--- EXCERPTED RECORDS ---

⁂

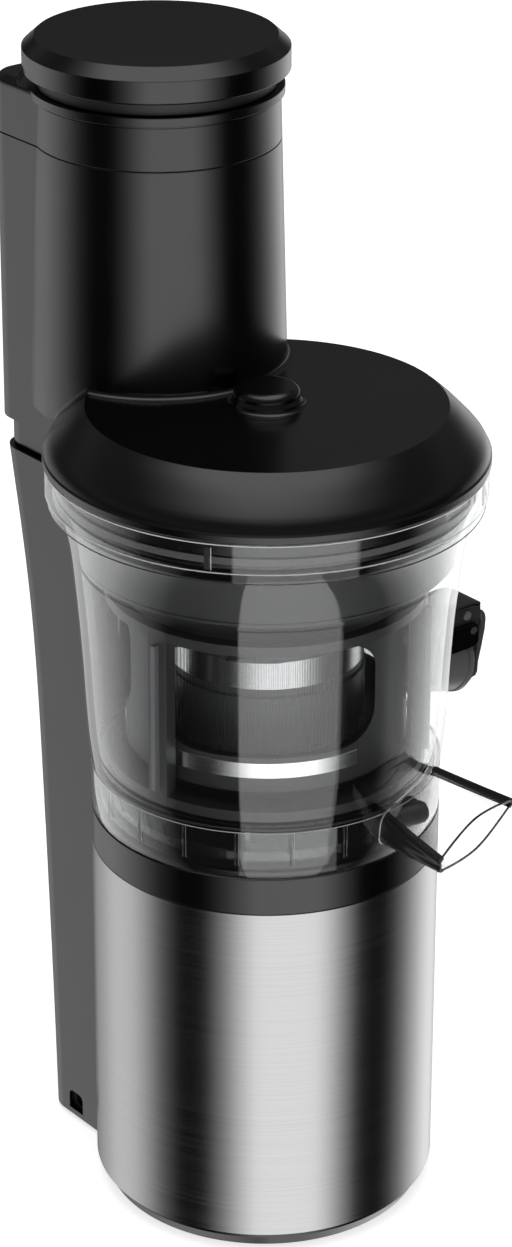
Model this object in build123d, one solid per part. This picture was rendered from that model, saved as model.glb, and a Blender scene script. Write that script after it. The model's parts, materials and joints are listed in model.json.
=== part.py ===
from build123d import *
from math import acos, asin, atan2, cos, degrees, hypot, pi, radians, sin, sqrt
import os

# Wide-chute cold press juicer. Millimetres, +Z up, origin on the motor axis at the
# surface it stands on. -Y is the front, +Y the rear column, +X the juice nozzle's side.

# ---- Clearances ----
running = 0.05              # shaft in its bearing, pin in its hole, radial
fit = 0.3                   # between bodies that move apart
nest = 0.15                 # between pieces that stay together
bowl_clearance = 1.6        # between the column and the bowl

# ---- Base ----
base_radius = 67.5          # outside of the steel sleeve
foot_lift = 1.0             # how far the rubber feet stand below the foot ring
foot_ring_top = 8.1
foot_ring_radius_low = 63.2
foot_ring_wall = 5.0
sleeve_wall = 0.8
sleeve_top = 150.0
tub_wall = 2.6
collar_top = 165.5          # top of the black collar's outer face
seat_top = 167.4            # step and deck that the bowl stands on
deck_thickness = 3.5
bayonet_top = 174.0         # top of the ring that the bowl drops over
bayonet_wall = 3.0
bayonet_lugs = 4
spindle_hole_radius = 12.0

# ---- Motor and gearbox ----
motor_radius = 37.0
motor_length = 74.0
motor_vents = 10
gearbox_radius = 44.0
gearbox_height = 42.0
gearbox_screw_circle = 38.0
bearing_radius = 11.0
bearing_height = 7.0
shaft_radius = 7.0
shaft_hex = 11.0            # across the flats
shaft_top = 220.0

# ---- Rear column ----
column_half_width = 44.5
column_bottom = 2.5
column_top = 290.0
column_wall = 2.4
column_corner = 11.0
heel = 2.7                  # how far the back tapers in at the foot
back_low, back_middle, back_high, back_top = 88.3, 94.4, 101.4, 111.7
height_low, height_middle, height_high = 9.4, 156.0, 236.0
notch_width = 9.2
notch_height = 8.5
notch_from_ground = 5.0
notch_behind_axis = 68.0
switch_height = 100.0
switch_behind_axis = 73.0
switch_length = 30.0
switch_width = 18.0
switch_frame = 2.2
rocker_tilt = 11.0          # degrees to either side

# ---- Bowl ----
bowl_bottom = seat_top + fit
bowl_wall = 2.6
bowl_skirt_depth = 18.3     # from the bowl's foot up to the top of its floor
bowl_floor_top = bowl_bottom + bowl_skirt_depth
bowl_floor = 2.4
bowl_foot_radius = 65.0
bowl_low_radius = 67.4      # just under the floor
bowl_middle_radius, bowl_middle_height = 70.6, 225.0
bowl_high_radius, bowl_high_height = 73.5, 263.4
bowl_flare_radius, bowl_flare_height = 75.9, 280.3
column_seat_radius = 66.4   # bowl's radius where the column starts to follow it
hub_radius = 10.5
hub_wall = 2.0
hub_top = 193.5
rim_radius = 83.4
rim_bottom = 292.4
rim_top = 308.0
rim_lugs = 4
bowl_top_radius = 79.6      # of the wall where it meets the rim's flange
rim_step = 4.2              # height of the narrower band at the rim's foot
skirt_ribs = 12

# ---- Juice nozzle and its drip-stop flap ----
nozzle_radius = 13.6
nozzle_wall = 2.4
nozzle_above_floor = 12.0   # root's centre over the bowl's floor
nozzle_root_height = bowl_floor_top + nozzle_above_floor
nozzle_root_reach = 66.0
nozzle_fall = 7.5           # from the root's centre down to the mouth's
nozzle_mouth_height = nozzle_root_height - nozzle_fall
nozzle_reach = 96.0         # from the main axis to the centre of the mouth
pin_reach = nozzle_reach + 1.5
pin_height = nozzle_root_height + 13.5
pin_radius = 1.6
flap_width = 17.0
flap_arm = 3.4
flap_outer_reach = pin_reach + 9.5
flap_bottom = nozzle_mouth_height - 13.0
flap_travel = 100.0

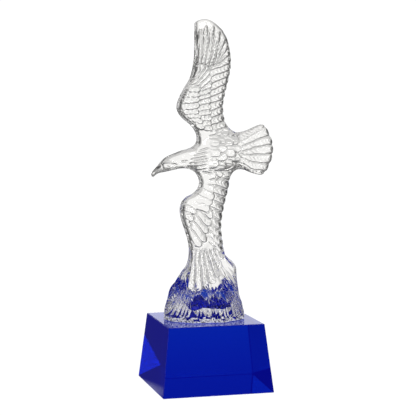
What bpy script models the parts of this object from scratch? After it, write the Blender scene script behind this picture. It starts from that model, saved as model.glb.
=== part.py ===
"""A clear crystal eagle in flight, cast in one with its rock foot, on a tapered cobalt blue crystal block.

Metres, +Z up, front towards -Y. The origin is the centre of the block's underside. The eagle is drawn in
millimetres on an upright plane: x runs towards its tail and h is the height above the foot's underside. Two
depth fields, one for the front and one for the back, then give the casting its thickness and its carving.
"""

import math
from collections import namedtuple

import bmesh
import bpy
import numpy as np
from mathutils import Vector
from mathutils.geometry import delaunay_2d_cdt

MM = 0.001

# Driving sizes, mm
EAGLE_HEIGHT = 271.3
WING_THICKNESS = 15.4
TRAILING_THICKNESS = 9.0
BODY_DEPTH = 23.0
TAIL_THICKNESS = 11.0
FOOT_DEPTH = 67.6
TIP_SWEEP = 4.0
PLINTH_HEIGHT = 61.2
PLINTH_MARGIN = 7.5
PLINTH_FLARE = 7.0
PLINTH_CHAMFER = 0.6
GLUE_GAP = 0.3

# Fineness of the casting's mesh, mm, and the number of triangles it is then reduced to
OUTLINE_STEP = 1.1
FRONT_STEP = 0.85
BACK_STEP = 1.6
WALL_ROWS = 2
CASTING_TRIANGLES = 9400

# Depths of the carving, mm
NOTCH_DEPTH = 0.7
NOTCH_REACH = 4.0
RIM_HEIGHT = 0.6
RIM_WIDTH = 1.3
RIM_INSET = 2.4
GROUND_DEPTH = 0.9
LEAST_DEPTH = 1.3
RISE_ONTO_ROCK = 5.5

# Shares: how much of the front's carving and of its swelling body the back has, how much the wing swells at
# the wrist and thins at its tip, how much of its chord is full thickness, and how much the tail thins
BACK_CARVING = 0.45
BACK_SWELL = 0.45
WRIST_SWELL = 0.10
TIP_TAPER = 0.15
FULL_CHORD = 0.15
TAIL_TAPER = 0.35

# The drawing the sizes above are applied to: the height it is drawn in, the depth its rock is drawn in and
# heights above the foot's underside, mm
WING_TIP = 271.3
ROCK_DRAWN_DEEP = 67.6
WRIST = 195.0
WRIST_REACH = 18.0
TAIL_MIDDLE = 152.5
SHOULDER = 145.0
ROCK_TOP = 60.0

# Where one form fades into the next, mm: the place it starts at and the place it is done at. The first two
# are distances from the shoulder's height and from the tail's middle, and the others are along x. The neck's
# section is full and round, and further on the body is a soft swelling of the wings.
WING_ABOVE_HEAD = (9.0, 17.0)
WING_ABOVE_TAIL = (15.0, 21.0)
WING_BEHIND_HEAD = (-14.0, -3.0)
WING_OVER_TAIL = (24.0, 38.0)
TAIL_ROOT = (24.0, 36.0)
TAIL_END = 65.0
NECK_INTO_BODY = (-18.0, 2.0)

# How widely the crease between the wings and the tail is filled, mm
WING_TAIL_FILLET = 3.0

# Where one form fades into the next as heights above the foot's underside, mm
ROCK_INTO_WING = (56.0, 62.0)
WING_OVER_ROCK = (60.0, 66.0)
RISE_FADES = (26.0, 64.0)
RIM_STARTS = (60.0, 70.0)
RIM_ENDS = (251.3, 265.3)
LEANING_BACK = (170.0, 291.3)

# The outline from the upper wing's tip, down past the head to the foot's left end and up past the tail, as
# smooth stretches that meet at corners, in parts by name
FOOT_LEFT = -37.0
FOOT_RIGHT = 36.0
OUTLINE = (
    (
        ("tip", ((-7.4, 268), (-7.7, 250))),
        ("leading", ((-8.4, 235), (-12, 219.5), (-17.6, 210), (-22.8, 200), (-24.9, 193), (-23.4, 187.3),
                     (-19.6, 182.3), (-11.6, 175.5), (-7.7, 170), (-6.3, 165), (-7.6, 159.6),
                     (-12.5, 155.9))),
        ("head", ((-21.7, 153.2), (-30.1, 150), (-36.5, 147.1), (-40.6, 143.2), (-44.6, 138.6),
                  (-48, 135), (-49.1, 131.8), (-48, 129.6))),
    ),
    (
        ("head", ((-46.2, 130.9), (-43, 133), (-36.6, 134.2), (-22.7, 136.9), (-15.2, 136.4),
                  (-9, 133.6))),
        ("leading", ((-4.7, 128), (-4.2, 122.8), (-6.2, 117.7), (-11, 113.6), (-16.4, 110.9),
                     (-20.4, 106.5), (-22.2, 99.5), (-21, 91), (-17.9, 81.5), (-15, 72), (-13.7, 63),
                     (-14.3, 54.5), (-16.2, 48.8))),
        ("rock", ((-21.4, 42), (-25, 36.5), (-29, 29.9), (-32.4, 22.8), (-35.2, 15), (-37, 7.5),
                  (FOOT_LEFT, 0))),
    ),
    (("seat", ((FOOT_RIGHT, 0),)),),
    (("rock", ((36, 6), (34.5, 13), (32.3, 20.5), (30.7, 29), (30, 37), (30, 46))),),
    (("rock", ((26.4, 51), (22.1, 54.9), (19.4, 57.6))),),
    (
        ("trailing", ((18.3, 63), (17.1, 71), (16, 79.5), (15.9, 86), (16.6, 93), (18.2, 101),
                      (20.6, 111), (22.6, 118.5), (23.7, 125.5), (25.4, 131.4))),
        ("tail", ((30, 135), (35.5, 135.4), (42.5, 133), (49, 130.8), (54, 130.5), (58.2, 133.4),
                  (61.4, 139), (64, 146), (65, 154), (64.1, 161.5), (61.4, 168.6), (58.2, 174),
                  (54.6, 176.6), (48.4, 174.9), (42, 172), (36, 170.2), (30, 169.6))),
        ("trailing", ((24.8, 172), (20.8, 176.6), (18.3, 183), (17.4, 190), (17.7, 197), (19.5, 205),
                      (22.4, 216), (24.7, 226), (25.3, 235), (24.5, 244), (22.3, 253.4), (18.6, 260.2))),
        ("tip", ((13.8, 265.3), (8.4, 269.2), (2.6, 271.3), (-3.4, 270.8), (-7.4, 268))),
    ),
)

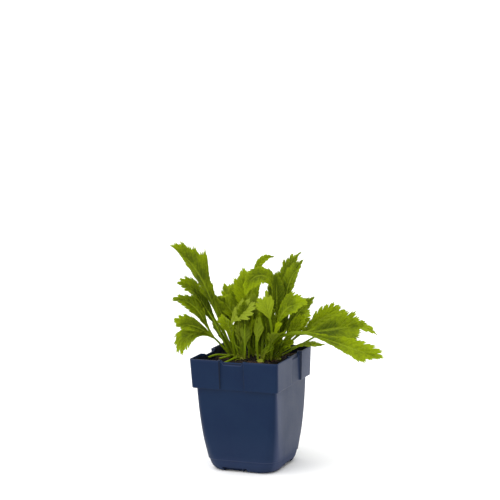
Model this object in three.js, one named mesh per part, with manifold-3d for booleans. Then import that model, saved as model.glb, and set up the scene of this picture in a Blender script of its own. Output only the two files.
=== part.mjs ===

⁂

--- WHAT TO WORK ON ---
Output exactly the leading lines of the data, up to and including the line marked by "# surface it".

--- THE REPLY ---
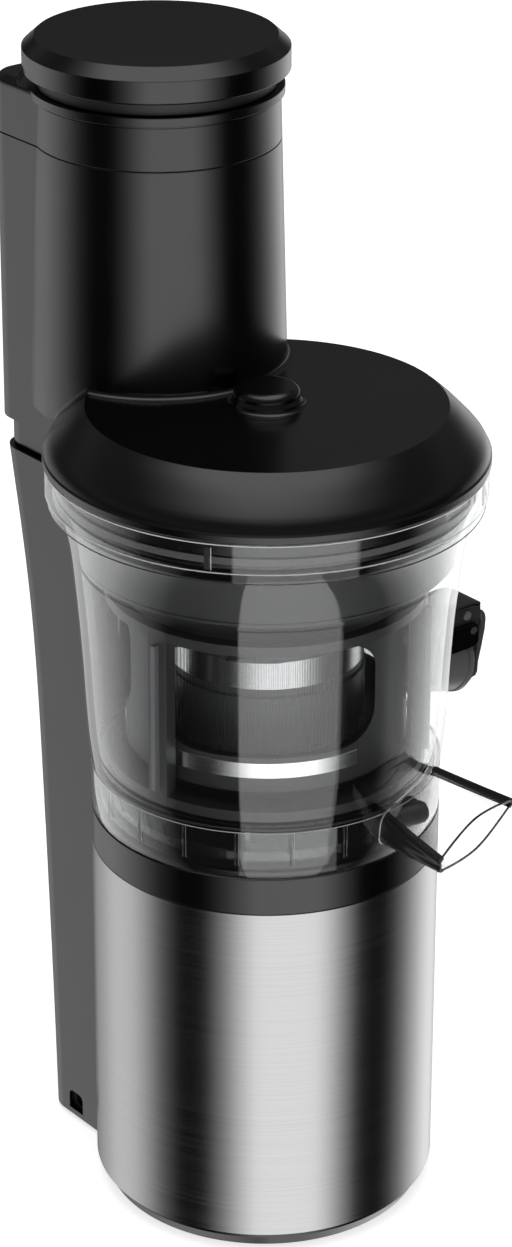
Model this object in build123d, one solid per part. This picture was rendered from that model, saved as model.glb, and a Blender scene script. Write that script after it. The model's parts, materials and joints are listed in model.json.
=== part.py ===
from build123d import *
from math import acos, asin, atan2, cos, degrees, hypot, pi, radians, sin, sqrt
import os

# Wide-chute cold press juicer. Millimetres, +Z up, origin on the motor axis at the
# surface it stands on. -Y is the front, +Y the rear column, +X the juice nozzle's side.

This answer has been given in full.